What is feature engineering?

The process of translating a data set into features so that these features can more effectively represent the data set and result in better learning performance is referred to as feature engineering.

The Feature engineering is an important pre-processing step for machine learning. It has two major elements:

  1. Feature Transformation
  2. Feature Subset Selection

Feature Transformation: Transforms structured or unstructured data into a new set of features that can represent the problem that machine learning is attempting to solve. Two variants of feature transformation exist:

  1. Feature Construction
  2. Feature Extraction

Both are sometimes known as feature discovery

Feature construction process discovers missing information about the relationships between features and augments the feature space by creating additional features. Hence, if there are 'n' features or dimensions in a data set, after feature construction 'm' more features or dimensions may get added. So at the end, the data set will become 'n + m' dimensional.

Feature extraction refers to the process of extracting or generating a new set of features from the original set of features using functional mapping.

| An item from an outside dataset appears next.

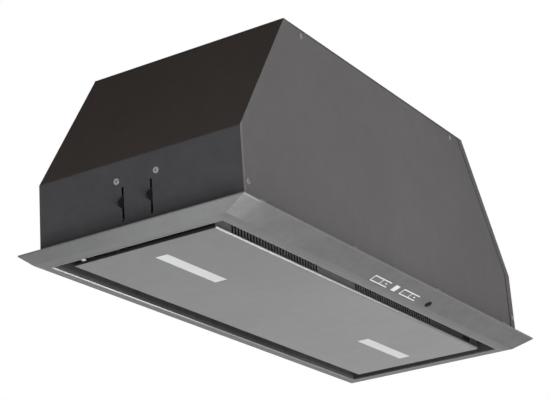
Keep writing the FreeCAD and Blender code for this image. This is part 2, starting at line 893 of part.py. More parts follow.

Feature Subset Selection: Unlike feature transformation, in case of feature subset selection (or simply feature selection) no new feature is generated. The objective of feature selection is to derive a subset of features from the full feature set which is most meaningful in the context of a specific machine learning problem. So, essentially the job of feature selection is to derive a subset Fj (Fl, F2, ..., Fm) of Fi (Fl, F2, ..., Fn), where m < n, such that Fj is most meaningful and gets the best result for a machine learning problem.